A small section of my tree

I have not kept the tree up to date and decided to transfer it to the Ancestry.co.uk website, so there was quite a lot of work to do. I also recently received a number of old photographs – one pile from an old tin chest in my Mum’s loft, that turned out to contain all the papers left to my Dad when his parents died; one pile from my Mum’s cousin, who’s own mother recently passed away; and one pile from my wife’s aunt, who’s husband died last year.

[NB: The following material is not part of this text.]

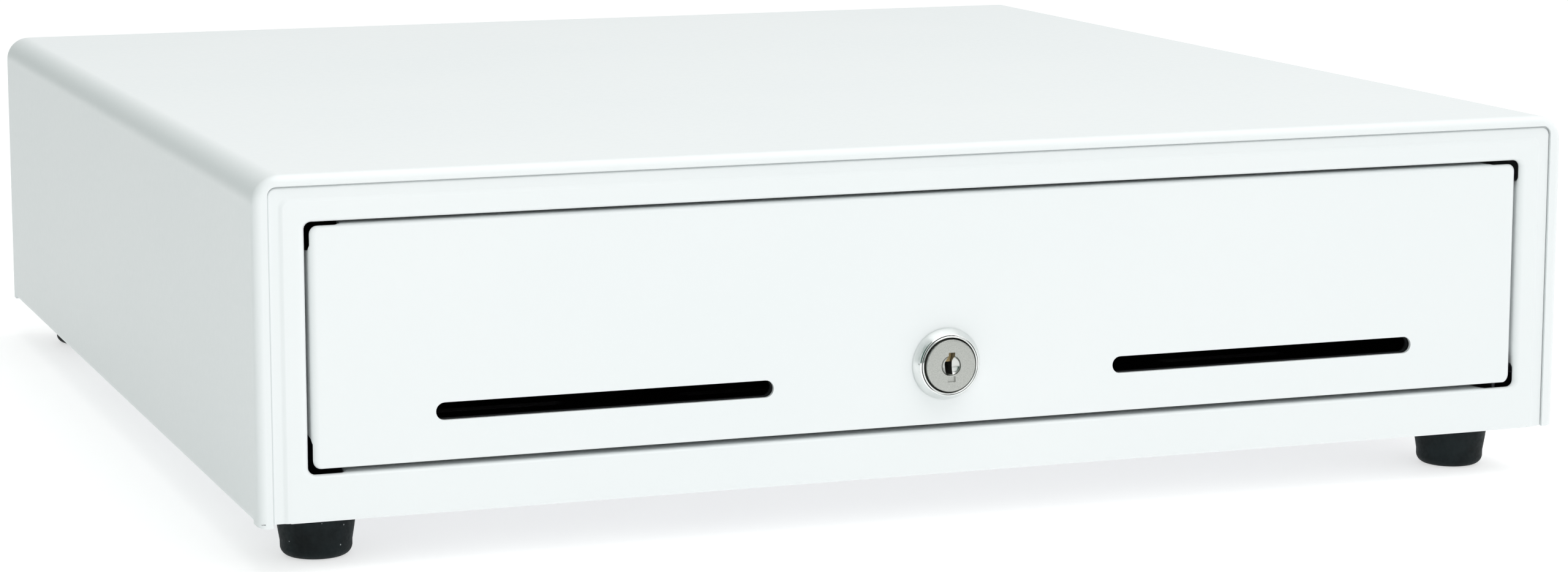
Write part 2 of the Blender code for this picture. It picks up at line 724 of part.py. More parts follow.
def switch_lever():
    y, z = SWITCH_PIVOT
    outline = ribbon([(y, z), (y - 6, z + 1.6), (y - 13.5, z + 5)], 0.8)
    blade = prism(outline, 8.2, 13.8, "X")
    return join(blade, cylinder(1.1, SWITCH_PIVOT, 8.1, 13.9, "X", 12))


def eject_guide():
    profile = [
        (0, 378), (2.2, 378), (3.2, 379.5), (3.2, 409.6), (8.5, 409.6), (8.5, BASE_BACK), (0, BASE_BACK),
    ]
    return turned(profile, (EJECT_X, EJECT_Z), "Y", sides=16)


def interface_socket():
    case = block(SOCKET_X - 8, 396, SOCKET_Z - 8, SOCKET_X + 8, 414.4, SOCKET_Z + 8)
    port = block(SOCKET_X - 6, 400, SOCKET_Z - 5, SOCKET_X + 6, 420, SOCKET_Z + 3)
    key = block(SOCKET_X - 1.6, 400, SOCKET_Z, SOCKET_X + 1.6, 420, SOCKET_Z + 5)
    return cut(case, port, key)


def wiring_harness():
    y, z = HARNESS_HOLE
    route = [
        (SOCKET_X, 395.4, SOCKET_Z), (SOCKET_X + 2, 388, SOCKET_Z), (-110, 382, 34), (-92, 379, 24.5),
        (-70, 378, 21.5), (-48, 382, 21.5), (-33, 391, 24), (-24, y - 1, z - 1), (-17, y, z), (-9.8, y, z),
    ]
    return tube(route, 1.8, "wiring_harness")


# ---------------------------------------------------------------- the whole object

def build_case(chassis, paint, zinc, rubber, plastic, screw_steel):
    add(outer_cover(), "outer_cover", chassis, paint)
    add(front_bezel(), "front_bezel", chassis, paint)
    add(base_pan(), "base_pan", chassis, zinc)
    add(rear_panel(), "rear_panel", chassis, paint)
    for side, word in ((-1, "left"), (1, "right")):
        add(side_bracket(side), f"side_bracket_{word}", chassis, zinc)
        add(rail(side, 190.0, 179.4, 22.5), f"outer_rail_{word}", chassis, zinc)
        for y, place in zip(FOOT_Y, ("front", "rear")):
            add(foot(side, y), f"foot_{place}_{word}", chassis, rubber)
            add(foot_screw(side, y), f"foot_screw_{place}_{word}", chassis, screw_steel)
        for y, place in zip(COVER_SCREW_Y, ("front", "rear")):
            add(cover_screw(side, y), f"cover_screw_{place}_{word}", chassis, screw_steel)
    add(lock_keeper(), "lock_keeper", chassis, zinc)
    add(eject_guide(), "eject_spring_guide", chassis, plastic)
    add(interface_socket(), "interface_socket", chassis, plastic)
    add(wiring_harness(), "wiring_harness", chassis, plastic)
    spring = coil((EJECT_X, EJECT_Z), "Y", 6, 0.7, 350.9, 409.1, 9, "spring")
    add(spring, "eject_spring", chassis, screw_steel)


def build_latch(chassis, zinc, screw_steel, plastic, copper, iron):
    latch = body("latch", (0, LATCH_Y, LATCH_Z), chassis)
    plunger = body("plunger", (0, SOLENOID_Y, 66), chassis)
    switch = body("switch", (11, *SWITCH_PIVOT), chassis)
    add(latch_bracket(), "latch_bracket", chassis, zinc)
    add(latch_pivot_pin(), "latch_pivot_pin", chassis, screw_steel)
    add(solenoid_frame(), "solenoid_frame", chassis, zinc)
    add(solenoid_coil(), "solenoid_coil", chassis, copper)
    add(switch_body(), "switch_body", chassis, plastic)
    spring = coil((0, 372), "Z", 2.2, 0.45, 19.8, 76.6, 14, "spring", steps=8, sides=4)
    add(spring, "latch_spring", chassis, screw_steel)
    add(latch_lever(), "latch_lever", latch, zinc)
    add(solenoid_plunger(), "solenoid_plunger", plunger, iron)
    add(switch_lever(), "switch_lever", switch, screw_steel)


def build_slides(chassis, drawer, zinc, screw_steel):
    middle = body("middle_rails", (0, 0, SLIDE_Z), chassis)
    outer_cages = body("outer_cages", (0, 0, SLIDE_Z), chassis)
    inner_cages = body("inner_cages", (0, 0, SLIDE_Z), chassis)
    for side, word in ((-1, "left"), (1, "right")):
        add(rail(side, 186.9, 178.2, 17.5), f"middle_rail_{word}", middle, zinc)
        add(rail(side, 176.4, 183.6, 12.5), f"inner_rail_{word}", drawer, zinc)
        add(cage(side, 188.3, 180.4, 19.9), f"outer_ball_cage_{word}", outer_cages, screw_steel)
        add(cage(side, 185.2, 178.8, 14.7), f"inner_ball_cage_{word}", inner_cages, screw_steel)


def build_drawer(drawer, paint, dark_paint, zinc, plastic, chrome, satin, screw_steel):
    add(drawer_box(), "drawer_box", drawer, dark_paint)
    add(drawer_front(), "drawer_front", drawer, paint)
    add(striker(), "striker", drawer, zinc)
    add(rod_bushing(), "rod_bushing", drawer, plastic)
    add(till(), "till", drawer, plastic)
    add(coin_tray(), "coin_tray", drawer, plastic)
    rod = cylinder(CLIP_ROD_RADIUS, (CLIP_Y, CLIP_Z), -173.6, 173.6, "X", 12)
    add(rod, "clip_rod", drawer, screw_steel)
    for i in range(BILL_COUNT):
        low, high = bill_pocket(i)
        clip = body(f"clip_{i + 1}", ((low + high) / 2, CLIP_Y, CLIP_Z), drawer)
        add(bill_clip(i), f"bill_clip_{i + 1}", clip, plastic)
    add(lock_housing(), "lock_housing", drawer, chrome)
    add(lock_nut(), "lock_nut", drawer, zinc)
    lock = body("lock", (0, PANEL_FACE, LOCK_Z), drawer)
    add(lock_plug(), "lock_plug", lock, satin)
    add(cylinder(ROD_RADIUS, (0, LOCK_Z), 26.9, ROD_BACK, "Y", 16), "lock_rod", lock, screw_steel)
    add(lock_cam(), "lock_cam", lock, zinc)


def main():
    clear_scene()
    paint = material("white_powder_coat", (0.86, 0.88, 0.88), 0.45)
    dark_paint = material("black_powder_coat", (0.03, 0.031, 0.033), 0.45)
    zinc = material("zinc_plated_steel", (0.62, 0.64, 0.66), 0.35, 1.0)
    screw_steel = material("bright_steel", (0.55, 0.56, 0.58), 0.3, 1.0)
    rubber = material("black_rubber", (0.02, 0.022, 0.024), 0.85)
    plastic = material("black_abs", (0.025, 0.025, 0.028), 0.5)
    chrome = material("chrome_plate", (0.82, 0.83, 0.84), 0.08, 1.0)
    satin = material("satin_nickel", (0.6, 0.61, 0.6), 0.35, 1.0)
    copper = material("coil_winding", (0.35, 0.12, 0.05), 0.4, 0.3)
    iron = material("plunger_iron", (0.4, 0.4, 0.42), 0.3, 1.0)

    chassis = body("chassis")
    drawer = body("drawer", (0, PANEL_FACE, SLIDE_Z), chassis)
    build_case(chassis, paint, zinc, rubber, plastic, screw_steel)
    build_latch(chassis, zinc, screw_steel, plastic, copper, iron)
    build_slides(chassis, drawer, zinc, screw_steel)
    build_drawer(drawer, paint, dark_paint, zinc, plastic, chrome, satin, screw_steel)


main()
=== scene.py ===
"""The looks of a white steel cash drawer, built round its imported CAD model.

Lengths are in millimetres of the case until a mesh is made: X to the right, Y from the case's front face
towards its back, and Z up from the surface that the feet stand on. Colours are linear.
"""

import math

import bmesh
import bpy
from mathutils import Matrix, Quaternion, Vector
from mathutils.geometry import tessellate_polygon


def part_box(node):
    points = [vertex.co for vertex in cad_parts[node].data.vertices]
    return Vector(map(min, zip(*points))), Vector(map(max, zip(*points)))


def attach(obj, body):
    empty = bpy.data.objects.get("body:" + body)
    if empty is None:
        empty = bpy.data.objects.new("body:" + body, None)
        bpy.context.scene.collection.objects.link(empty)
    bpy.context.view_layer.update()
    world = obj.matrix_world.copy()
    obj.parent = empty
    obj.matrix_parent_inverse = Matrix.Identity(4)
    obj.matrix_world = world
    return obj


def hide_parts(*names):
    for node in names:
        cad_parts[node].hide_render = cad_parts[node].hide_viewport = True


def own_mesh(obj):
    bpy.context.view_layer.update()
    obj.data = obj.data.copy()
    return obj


MM = 0.001

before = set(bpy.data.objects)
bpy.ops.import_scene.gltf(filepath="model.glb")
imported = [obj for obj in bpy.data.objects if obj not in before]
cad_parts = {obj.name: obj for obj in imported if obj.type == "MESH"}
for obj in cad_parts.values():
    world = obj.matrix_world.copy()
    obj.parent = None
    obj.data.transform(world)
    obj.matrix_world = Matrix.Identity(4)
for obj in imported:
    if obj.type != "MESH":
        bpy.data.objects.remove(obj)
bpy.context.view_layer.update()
FRONT_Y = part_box("outer_cover")[0].y / MM  # where the case's front face is in the row frame

# The camera, as placed for the photographed view
CAMERA_PLACE = (-0.4283, -1.2144, 0.2496)
CAMERA_YAW = 0.3451
CAMERA_PITCH = 0.1553
CAMERA_ROLL = -0.0012
CAMERA_LENS = 87.5
CAMERA_SHIFT = (0.0312, -0.0168)

# The studio
ROOM_STRENGTH = 0.85
ROOM_LEFT = (0.09, 0.165, 0.138)
ROOM_LOW = (0.82, 0.84, 0.84)
FLOOR_GLOW = 0.6
FLOOR_REACH = 12000
FLOOR_DROP = 0.0001  # in metres, so that the feet and the floor don't share a plane

# The case
WIDTH = 410.0
DEPTH = 415.0
HEIGHT = 112.0
COVER_BOTTOM = 14.4
INNER_TOP = 110.4  # the top of the bezel and of the back, inside the cover
BASE_HALF = 203.2  # half the width of the base and of the back
FOOT_X = 183.0
FOOT_Y = (25, 390)
COVER_SCREW_X = 199.2
COVER_SCREW_Y = (60, 355)
SOCKET_X = -120.0

# The front. The faces are depths behind the case's front face, and the bay is the bezel's opening.
BEZEL_LOW = 14.6
FIELD_FACE = 0.15
BAND_FACE = 0.65
PANEL_FACE = 0.4
BAY_HALF = 190.4
BAY_LOW = 28.05
BAY_HIGH = 98.6
PANEL_HALF = 189.3
PANEL_LOW = 29.4
PANEL_HIGH = 97.7
SLOT_X = 103.8
SLOT_Z = 43.5
SLOT_LENGTH = 100.4
SLOT_HEIGHT = 5.1
LOCK_Z = 47.4

# Inside the case
SLIDE_Z = 59.5
RAIL_ENDS = (14.0, 350.0)
CAGE_ENDS = (102.0, 262.0)
TILL_HALF = 174.2
CLIP_Y = 332.0
CLIP_Z = 86.0
CAD_EDGE = 0.2  # the rounding of the edges of a CAD piece that is kept

# The sockets of a mix of two colours
MIX_FACTOR, MIX_FIRST, MIX_SECOND, MIX_RESULT = 0, 6, 7, 2


# ---------------------------------------------------------------- outlines

def arc(cx, cy, radius, start, end, steps):
    """Points on an arc, in degrees, with both ends."""
    angles = [math.radians(start + (end - start) * i / steps) for i in range(steps + 1)]
    return [(cx + radius * math.cos(a), cy + radius * math.sin(a)) for a in angles]


def rounded(x0, y0, x1, y1, radius, steps=6):
    """A rectangle with four round corners."""
    r = radius
    return (
        arc(x1 - r, y0 + r, r, -90, 0, steps)
        + arc(x1 - r, y1 - r, r, 0, 90, steps)
        + arc(x0 + r, y1 - r, r, 90, 180, steps)
        + arc(x0 + r, y0 + r, r, 180, 270, steps)
    )


def stadium(cx, cy, length, height, steps=12):
    """A slot with round ends."""
    r = height / 2
    half = length / 2 - r
    return arc(cx + half, cy, r, -90, 90, steps) + arc(cx - half, cy, r, 90, 270, steps)


def arch(half, top, corner, right, left, steps=10):
    """Up the right side, over the top and down the left. right and left hold the lower points' heights."""
    side = arc(half - corner, top - corner, corner, 0, 90, steps)
    over = side + [(-x, z) for x, z in reversed(side)]
    return [(half, z) for z in right] + over + [(-half, z) for z in reversed(left)]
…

It has been time consuming and a little bit obsessive. At one point my wife instructed me in no uncertain terms that I needed to come down for dinner, because I had been sitting in my study for over 12 hours without a break. But it has also been both rewarding and a little sad. Rewarding because I really find it exciting to find our new things and to connect with the past. If you have watched “Who Do You Think You Are?” You will know the experience. But what has been sad is finding quite a few photographs where I can’t identify the people. I have pictures that have been kept carefully for over a hundred years, but where everyone who could have identify them has now gone. Here are a few examples:

Some of my relatives – but who are they?

So this week, I have one request. If you have pictures or papers from the past, please annotate them on the back with the names of people involved. Please use real names, not things like “Grannie and my Uncle”. By doing so, future genealogists like me will be able to connect faces to names, and keep them alive in memories. Do it this weekend.